Vermont Racial Justice Alliance Director Mark Hughes said there will be tough times ahead and possible backlash to the effort but people must remain committed. “We will never ever have an opportunity to seize a moment like this again. So remain committed and then give something up because, I’m talking to white people right now, give something up. Do something. Because as white people this thing called systemic racism not only does it benefit you but you also automatically contribute to the pain and suffering of Black folks if you do nothing. So do something.”
More than 30 organizations are participating in the declaration and will take action to eliminate health based discrimination and systemic racism.
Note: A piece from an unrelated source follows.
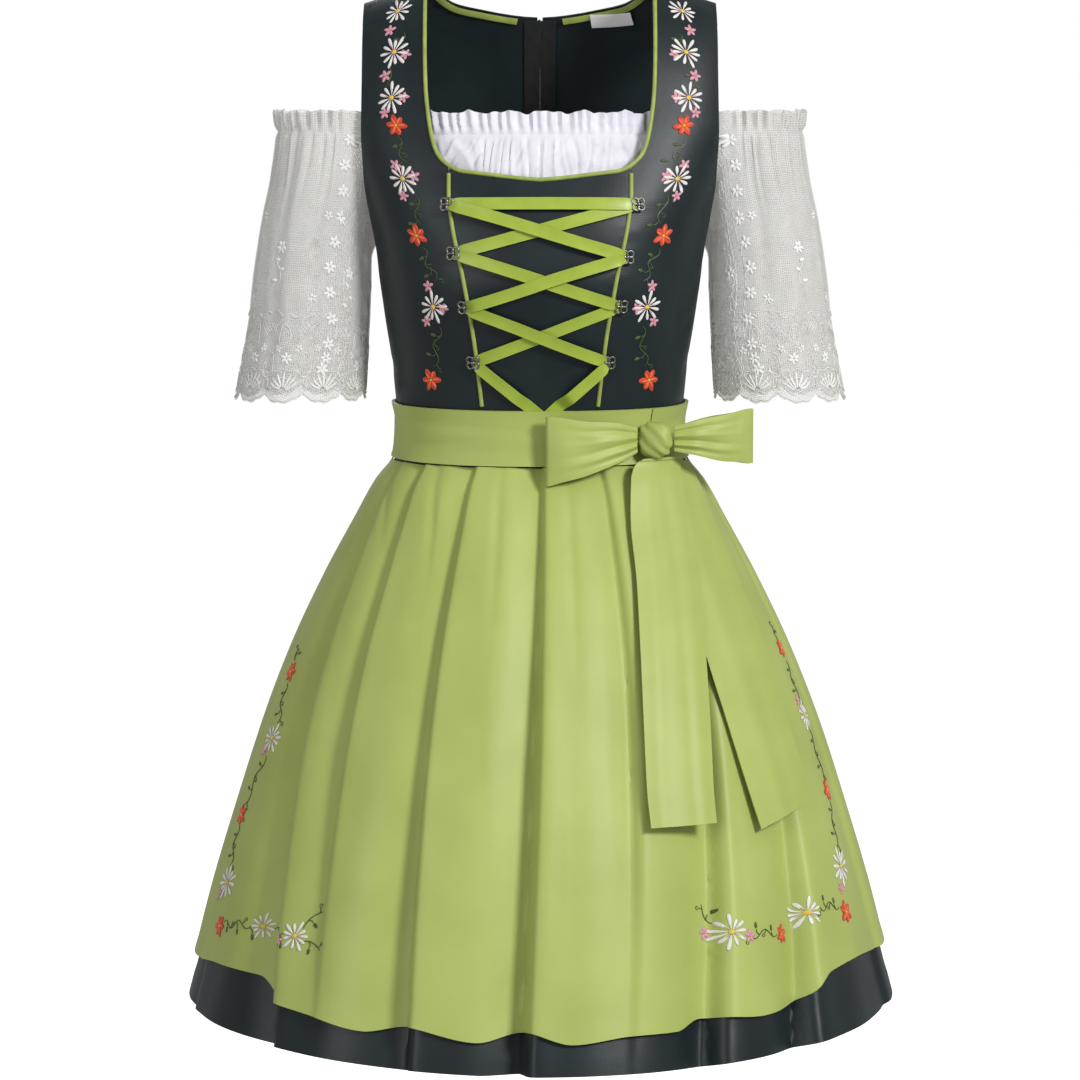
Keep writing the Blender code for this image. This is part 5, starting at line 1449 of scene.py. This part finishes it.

The city plans to create a new Public Health Equity Manager; work with the Racial Justice Alliance to allocate $1 million in the 2021 city budget earmarked for racial justice and empowerment and initiate all-employee anti-racism training.
Burlington’s Director of Racial Equity, Inclusion, and Belonging Tyeastia Green says few cities across the country are making such moves and she believes it will have a substantial impact on how things are done. “I don’t want people to look for instant gratification because this is going to be a long process. This is 401 years in the making. It’s a lot to unravel. There’s a lot of systems at play. There’s a lot of policies and legislation and just practices of how we do things. It’s American culture itself is being judged right now. And so this is something that we can’t look for instant gratification for. So we’re putting the wheels in motion to get things started. You know I don’t feel comfortable saying well in six months we’re going to see this because that’s not how this type of thing works.”
City officials, advocates and volunteers will paint a Black Lives Matter mural on the Main Street adjacent to City Hall Sunday afternoon.